Large-scale options such as a ground invasion would require months to execute and sustain, with no guarantee of decisive results. Even extensive strikes on Iranian infrastructure, while painful, are unlikely to deliver a knockout blow. Instead, they risk entrenching the conflict and inviting retaliation across multiple fronts.
Taken together, these constraints underscore a deeper reality: the United States is not just facing a tactical dilemma, but a strategic entanglement, one in which its military options are costly, its diplomatic leverage is limited, and time is increasingly working against it.
Meanwhile, Iran remains defiant. The regime shows no indication that it is prepared to yield, certainly not under pressure, and not at this stage.
Strategy deadlock.
#IranWar
I hope those advising the U.S. President are making the following points clear:
1. Iran sees itself as having achieved a significant strategic gain. From its perspective, if its terms are not met, there will be no meeting in Islamabad, even at the cost of renewed escalation.

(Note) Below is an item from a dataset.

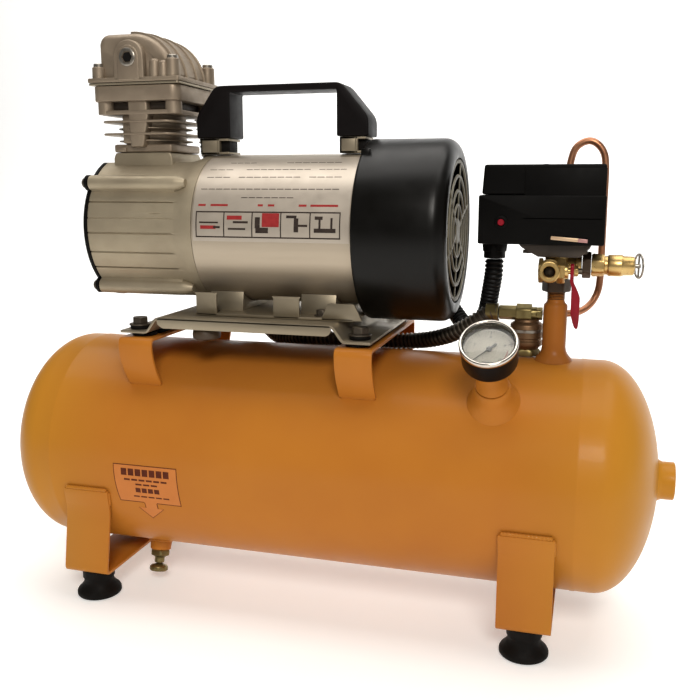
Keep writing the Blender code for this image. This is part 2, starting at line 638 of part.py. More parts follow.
def make_outlet_valve():
    """A small ball valve on the front port; its stem runs along X and its lever hangs closed."""
    middle = (OUTLET_X, STEM_Y, OUTLET_Z)
    body = rod("outlet_valve", 9.0, 21.0, (OUTLET_X - 8.0, STEM_Y, OUTLET_Z), X, "brass", sides=6)
    socket = rod("outlet_socket", 8.4, 12.0, (OUTLET_X, -10.7, OUTLET_Z), -Y, sides=20)
    mouth = rod("outlet_mouth", 7.4, 13.0, (OUTLET_X, STEM_Y + 1.0, OUTLET_Z), -Y, sides=20)
    unite(body, socket, mouth)
    seat = ball("outlet_ball_seat", 6.4, middle)
    stem_hole = rod("outlet_stem_hole", 2.6, 30.0, middle, X, sides=12)
    bore = rod("outlet_bore", 4.6, 30.0, (OUTLET_X, STEM_Y + 4.0, OUTLET_Z), -Y, sides=20)
    cut(body, seat, stem_hole, bore)
    smooth(body)

    valve_ball = ball("valve_ball", 6.0, middle, "chrome")
    unite(valve_ball, rod("valve_stem", 2.2, 22.5, middle, X, sides=12))
    cut(valve_ball, rod("valve_ball_bore", 3.4, 30.0, (OUTLET_X, STEM_Y, OUTLET_Z - 15.0), Z, sides=12))

    paddle = [(14.3, -3.0), (14.3, -7.0), (15.6, -11.0), (15.7, -31.0), (18.0, -39.0), (19.4, -41.5),
              (21.2, -41.5), (21.9, -36.0), (21.9, -19.0), (20.2, -14.5), (16.9, -8.0), (16.9, -3.0)]
    lever = slab("valve_lever", [paddle], 5.0, middle, X, Z, "red_vinyl")
    unite(lever, box("lever_eye_plate", (191.3, STEM_Y - 4.5, OUTLET_Z - 5.5),
                     (193.9, STEM_Y + 4.5, OUTLET_Z + 5.5)))
    cut(lever, rod("lever_eye", 2.5, 40.0, (OUTLET_X + 5.0, STEM_Y, OUTLET_Z), X, sides=12))


def make_safety_valve():
    slab("safety_adaptor", [hexagon(17.0), circle(6.3, 16)], 6.0, (202.1, 0, SAFETY_Z), Y, Z, "steel")
    body = turned("safety_valve",
                  [(5.0, 30.5), (6.8, 30.0), (7.2, 22.0), (7.9, 21.0), (7.9, 12.0), (7.0, 11.0), (7.0, 0.0),
                   (0.0, 0.0), (0.0, 14.0), (2.2, 14.0), (2.2, 30.5)],
                  (205.5, 0, SAFETY_Z), X, "brass", steps=20, ring=True)
    smooth(body)
    stem_start = 221.0
    pull = rod("safety_pull", 1.7, 19.0, (stem_start, 0, SAFETY_Z), X, "steel", sides=10)
    lean = math.radians(18.0)
    loop = turned("safety_loop", [(8.6 + dx, dz) for dx, dz in circle(0.8, 6)][::-1], (238.6, 0, SAFETY_Z),
                  (math.cos(lean), math.sin(lean), 0), steps=18, ring=True)
    bar = rod("safety_bar", 0.8, 17.2, (238.6, 0, SAFETY_Z - 8.6), Z, sides=8)
    unite(pull, loop, bar)


def make_hoses():
    hose = [(-143.5, 41.0, 309.0), (-143.5, 56.0, 308.0), (-143.0, 74.0, 294.0), (-140.0, 84.0, 262.0),
            (-134.0, 86.0, 220.0), (-126.0, 86.0, 170.0), (-112.0, 85.5, 128.0), (-98.0, 83.0, 107.0),
            (-82.0, 75.0, 93.0), (-60.0, 59.0, 83.5), (-30.0, 44.0, 86.5), (10.0, 38.5, 88.6),
            (45.0, 38.5, 88.6), (64.0, 36.5, 90.0), (82.0, 29.0, 93.5), (100.0, 20.0, 100.0),
            (116.0, 13.5, 109.5), (127.0, 10.8, 117.5), (133.0, 10.1, 120.5), (138.1, CHECK_Y, CHECK_Z)]
    tube("discharge_hose", smooth_route(hose, 2), 7.0, "hose_braid")

    conduit = [(84.5, 58.2, 125.0), (91.0, 60.0, 119.5), (99.0, 54.0, 111.0), (107.0, 46.0, 104.0),
               (115.0, 38.5, 102.5), (122.0, 32.0, 107.5), (127.0, 27.5, 119.0), (130.5, 20.0, 136.0),
               (133.0, 13.5, 150.0), (GLAND_X, GLAND_Y, 157.5), (GLAND_X, GLAND_Y, 162.2)]
    tube("motor_conduit", smooth_route(conduit, 2), 7.2, "black_rubber")

    bleed = [(172.0, 12.6, 121.5), (186.0, 15.0, 121.0), (198.0, 22.0, 122.0), (206.0, 29.0, 127.0),
             (211.0, 33.5, 136.0), (212.5, 35.0, 148.0), (212.5, 35.5, 170.0), (212.3, 35.5, 205.0),
             (212.0, 35.5, 232.0), (209.5, 35.5, 243.0), (203.0, 35.5, 249.5), (196.0, 35.5, 249.8),
             (189.5, 35.5, 245.0), (186.5, 35.0, 236.0), (185.3, 34.5, 225.0), (185.2, 34.5, 214.0)]
    tube("bleed_tube", smooth_route(bleed, 2), 2.7, "copper")


# ---------------------------------------------------------------- pressure switch

def make_switch():
    wall = 2.5
    base = box("switch_base", (SWITCH_LEFT, SWITCH_FRONT, SWITCH_BOTTOM),
               (SWITCH_RIGHT, SWITCH_BACK, SWITCH_SPLIT), "black_plastic")
    bevel(base, 1.5, 1)
    inside = box("switch_base_inside", (SWITCH_LEFT + wall, SWITCH_FRONT + wall, SWITCH_BOTTOM + wall),
                 (SWITCH_RIGHT - wall, SWITCH_BACK - wall, SWITCH_TOP))
    unite(base, box("unloader_block", (179.0, SWITCH_BACK - 1.0, 192.0), (191.5, 41.0, 213.5)))
    button_hole = rod("button_hole", 3.9, 10.0, (141.8, SWITCH_FRONT + 5.0, 191.5), -Y, sides=16)
    cut(base, inside, button_hole)

    cover = box("switch_cover", (SWITCH_LEFT + 2.0, SWITCH_FRONT + 1.2, SWITCH_SPLIT + GAP),
                (SWITCH_RIGHT - 1.0, SWITCH_BACK - 1.2, SWITCH_TOP), "black_plastic")
    bevel(cover, 2.2, 2)
    cut(cover, box("switch_cover_inside", (SWITCH_LEFT + 5.0, SWITCH_FRONT + 4.0, SWITCH_SPLIT - 5.0),
                   (SWITCH_RIGHT - 4.0, SWITCH_BACK - 4.0, SWITCH_TOP - wall)))

    button = rod("reset_button", 3.5, 7.0, (141.8, SWITCH_FRONT - 1.8, 191.5), Y, "red_vinyl", sides=16)
    smooth(button)
    contacts = box("contact_block", (150.0, -16.0, SWITCH_BOTTOM + wall + GAP), (196.0, 14.0, 204.0),
                   "dial_white")
    bevel(contacts, 1.0, 1)

    flange = slab("diaphragm_flange", [[(154.0, 175.7), (168.0, 166.6), (196.0, 166.6), (205.0, 175.7)]], 40.0,
                  (0, -1.0, 0), X, Z, "cast_aluminium")
    bevel(flange, 1.0, 1)
    profile = [(5.0, 13.0), (8.0, 13.0), (9.0, 12.0), (9.0, 6.0), (8.2, 5.0), (8.2, 0.0), (5.0, 0.0)]
    gland = turned("conduit_gland", profile, (GLAND_X, GLAND_Y, 162.7), Z, "black_plastic", steps=16,
                   ring=True)
    smooth(gland)


# ---------------------------------------------------------------- gauge and drain

def make_gauge():
    centre = Vector((GAUGE_X, 0, 0))
    depth = GAUGE_FACE - GAUGE_BACK
    case = turned(
        "gauge_case",
        [(17.2, depth - 3.0), (18.9, depth - 3.0), (18.9, 3.0), (16.0, 0.0), (7.0, 0.0),
         (7.0, 106.3 - GAUGE_BACK), (0.0, 106.3 - GAUGE_BACK), (0.0, 3.0), (2.0, 3.0), (17.2, 3.0)],
        centre + GAUGE_AXIS * GAUGE_BACK, GAUGE_AXIS, "black_plastic", steps=24, ring=True,
    )
    smooth(case)
    bezel = turned("gauge_bezel",
                   [(17.4, depth + 0.6), (18.6, depth + 1.2), (19.7, depth + 0.4), (19.7, depth - 2.6),
                    (17.1, depth - 2.6), (17.1, depth - 0.8)],
                   centre + GAUGE_AXIS * GAUGE_BACK, GAUGE_AXIS, "chrome", steps=24, ring=True)
    smooth(bezel)
    rod("gauge_dial", 16.7, 1.2, centre + GAUGE_AXIS * (GAUGE_FACE - 8.5), GAUGE_AXIS, "dial_white", sides=24)
    rod("gauge_lens", 16.8, 1.2, centre + GAUGE_AXIS * (GAUGE_FACE - 2.4), GAUGE_AXIS, "glass", sides=24)
    hub = centre + GAUGE_AXIS * (GAUGE_FACE - 6.4)
    needle = [(-1.1, -5.0), (1.1, -5.0), (0.7, 2.0), (0.25, 13.0), (-0.25, 13.0), (-0.7, 2.0)]
    up = Matrix.Rotation(math.radians(135), 3, GAUGE_AXIS) @ X.cross(GAUGE_AXIS) * -1
    pointer = slab("gauge_pointer", [needle], 0.8, hub, up.cross(GAUGE_AXIS), up, "black_plastic")
    unite(pointer, rod("pointer_hub", 2.2, 1.4, hub - GAUGE_AXIS * 0.6, GAUGE_AXIS, sides=12))


def make_drain():
    start = Vector((DRAIN_X, 0, 0)) + DRAIN_AXIS * (TANK_RADIUS + 9.1)
    valve = turned("drain_valve",
                   [(6.0, 11.0), (6.0, 4.0), (7.6, 4.0), (7.6, 0.0), (0.0, 0.0), (0.0, 1.0), (2.4, 1.0),
                    (2.4, 11.0)],
                   start, DRAIN_AXIS, "brass", steps=16, ring=True)
    smooth(valve)
    screw = rod("drain_screw", 7.8, 6.5, start + DRAIN_AXIS * 12.2, DRAIN_AXIS, "brass", sides=18)
    unite(screw, rod("drain_needle", 2.0, 10.0, start + DRAIN_AXIS * 13.0, -DRAIN_AXIS, sides=12))


make_tank()
make_legs()
make_saddles()
make_tray()
make_crankcase()
make_motor()
make_fan_cap()
make_piston()
make_cylinder()
make_head()
make_handle()
make_check_valve()
make_column()
make_outlet_valve()
make_safety_valve()
make_hoses()
make_switch()
make_gauge()
make_drain()
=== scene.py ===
"""Looks for the airbrush compressor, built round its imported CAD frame.

Lengths in this file are millimetres, measured from the middle of the tank's own axis;
the frame's boxes place that point in the world. X runs along the tank, -Y is the front.
"""
import math

import bmesh
import bpy
from mathutils import Matrix, Vector


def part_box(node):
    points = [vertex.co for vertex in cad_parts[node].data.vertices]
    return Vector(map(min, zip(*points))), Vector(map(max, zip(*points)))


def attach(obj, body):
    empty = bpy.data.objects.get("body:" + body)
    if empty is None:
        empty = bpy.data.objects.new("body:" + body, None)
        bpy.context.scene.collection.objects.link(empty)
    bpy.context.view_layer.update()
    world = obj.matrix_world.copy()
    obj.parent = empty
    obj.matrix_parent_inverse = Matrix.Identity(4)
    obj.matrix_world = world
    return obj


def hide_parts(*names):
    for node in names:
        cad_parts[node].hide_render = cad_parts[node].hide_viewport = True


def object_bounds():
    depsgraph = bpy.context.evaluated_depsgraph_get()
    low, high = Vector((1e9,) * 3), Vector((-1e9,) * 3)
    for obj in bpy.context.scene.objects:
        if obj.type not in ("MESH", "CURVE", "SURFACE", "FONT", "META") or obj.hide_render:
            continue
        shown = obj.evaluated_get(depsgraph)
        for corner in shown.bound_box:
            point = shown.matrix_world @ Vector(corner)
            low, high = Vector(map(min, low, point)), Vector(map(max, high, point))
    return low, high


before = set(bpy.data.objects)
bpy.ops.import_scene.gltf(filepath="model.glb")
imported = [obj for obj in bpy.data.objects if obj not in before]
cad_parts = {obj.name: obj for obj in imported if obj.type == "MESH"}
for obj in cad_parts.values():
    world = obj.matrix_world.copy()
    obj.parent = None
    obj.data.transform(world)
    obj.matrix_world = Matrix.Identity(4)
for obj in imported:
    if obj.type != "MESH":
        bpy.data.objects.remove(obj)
CAD_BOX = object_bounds()

MM = 0.001
X = Vector((1, 0, 0))
Y = Vector((0, 1, 0))
Z = Vector((0, 0, 1))


def tank_centre():
    """The middle of the tank's axis, in the row frame."""
    barrel_low, barrel_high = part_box("tank_barrel")
    head_low, head_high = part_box("tank_head_left")
    middle = (head_low + head_high) / 2
    return Vector(((barrel_low.x + barrel_high.x) / 2, middle.y, middle.z))


CENTRE = tank_centre()


def near(node):
    """A node's lowest and highest corner, in millimetres from the tank's centre."""
    low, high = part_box(node)
    return (low - CENTRE) / MM, (high - CENTRE) / MM


# ---------------------------------------------------------------- shapes

def arc(radius, start, end, steps, centre=(0.0, 0.0)):
    angles = [math.radians(start + (end - start) * i / steps) for i in range(steps + 1)]
    return [(centre[0] + radius * math.cos(a), centre[1] + radius * math.sin(a)) for a in angles]


def rounded(path, radius, steps=4, closed=False):
    """A 2D path with each corner replaced by a short curve."""
    points = [Vector(p) for p in path]
    count = len(points)
    result = []
    for i, here in enumerate(points):
        if not closed and i in (0, count - 1):
            result.append(tuple(here))
            continue
        before, after = points[i - 1], points[(i + 1) % count]
        back = min(radius, (before - here).length * 0.49)
        ahead = min(radius, (after - here).length * 0.49)
        start = here + (before - here).normalized() * back
        end = here + (after - here).normalized() * ahead
        for k in range(steps + 1):
            t = k / steps
            result.append(tuple(start * (1 - t) ** 2 + here * 2 * t * (1 - t) + end * t * t))
    return result


def mirrored(path):
    """The same path on the other side, walked back."""
    return [(-across, up) for across, up in reversed(path)]


def smooth_route(points, per_span):
    """Points along a Catmull-Rom curve through the route's own points."""
    points = [Vector(p) for p in points]
    padded = [2 * points[0] - points[1], *points, 2 * points[-1] - points[-2]]
    route = []
    for a, b, c, d in zip(padded, padded[1:], padded[2:], padded[3:]):
        for step in range(per_span):
            t = step / per_span
            route.append(
                0.5 * (2 * b + (c - a) * t + (2 * a - 5 * b + 4 * c - d) * t * t
                       + (3 * b - a - 3 * c + d) * t * t * t)
            )
    return route + [points[-1]]


def basis(axis):
    """Two directions square to an axis, and the axis."""
    axis = Vector(axis).normalized()
    turn = Z.rotation_difference(axis)
    return turn @ X, turn @ Y, axis


def polygon_radius(flat, sides, angle):
    """Distance to the side of a regular polygon of that inner radius."""
    wedge = 2 * math.pi / sides
    return flat / math.cos((angle % wedge) - wedge / 2)


def skin(body, rows):
    """Closes rows of vertices into one body: a face at each end and quads between the rows."""
    body.faces.new(rows[0])
    body.faces.new(rows[-1])
    count = len(rows[0])
    for first, second in zip(rows, rows[1:]):
        for i in range(count):
            j = (i + 1) % count
            body.faces.new((first[i], first[j], second[j], second[i]))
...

2. Iran is unlikely to reopen the straits without a full ceasefire, which it believes was promised, even under pressure or threats.
3. Tehran has no intention of offering new concessions beyond what has already been discussed with the U.S. It views itself as negotiating from a position of strength, so why concede more?
4. The “Axis of Resistance” operates as an interconnected system. As long as fighting continues in Lebanon, Shiite militias in Iraq and potentially the Houthis, are likely to remain engaged.
Iran does not see itself as having been defeated. It did not seek these negotiations, and it is unrealistic to expect concessions at the table if, in its own assessment, it has not conceded on the battlefield.